In such circumstances it is easy to get frustrated. We might wonder if we are not saying the right things or question the relevance or benefit of the materials we have produced. We might find it easier to blame those to whom we speak, believing that they just do not want to hear God’s message and no longer care about spiritual things.

Yet perhaps the problem is not with our approach or with the people with whom we speak. Perhaps part of our problem is much more fundamental– however unconsciously or unintentionally, we might have begun to rely on our own efforts and ourselves more than we rely on God. Perhaps, by a simple reorientation, everything can be turned around. Maybe– just maybe– if we bathe our approach, our activities, and our words in prayer to God, beseeching Him to empower His message for His glory, He will be more amenable to do so!

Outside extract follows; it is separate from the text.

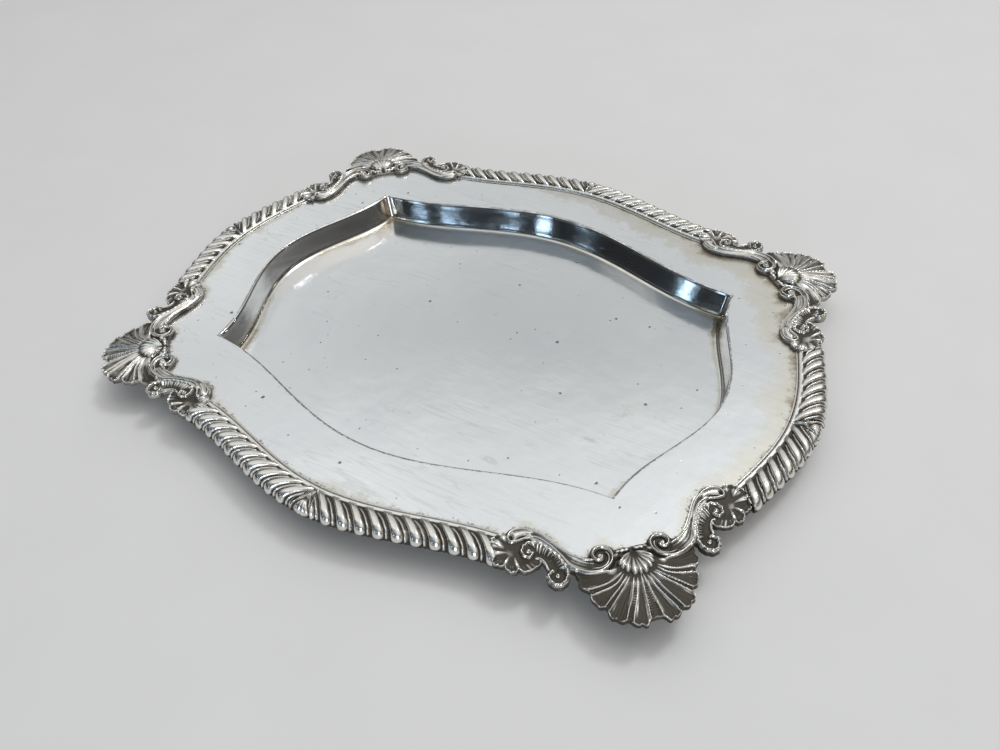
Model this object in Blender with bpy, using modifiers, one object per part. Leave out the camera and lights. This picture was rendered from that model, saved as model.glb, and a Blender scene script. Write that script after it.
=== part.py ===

This is not to say that we should never question our approach, nor should we expect that everyone to whom we speak about the Lord will be willing to hear (cf. 2 Thessalonians 3:2). Nevertheless, if there were anyone who had the “right” to think that they could just get by with their well-intentioned efforts without prayer, it would have been the Apostles inspired by the Spirit. And yet they are constantly in prayer before God the Father (cf. Acts 6:4, etc.). In the end, it is not about us, and it cannot be done by our own power. We are to be servants of God, and it is God who will make our labor stand or fall. If we are truly working to advance His purposes for His glory, why would we not pray to Him to guide us and to prosper our way? Why would we not ask everyone else to pray for the same in their own lives and for us?

It is too easy to forget about the “prayer” aspect to serving God and advancing His Word. But it is a critical failure if we do forget about it. Let us constantly pray to God, seeking His grace and favor, and pray for one another and the advancement of His purposes in our age!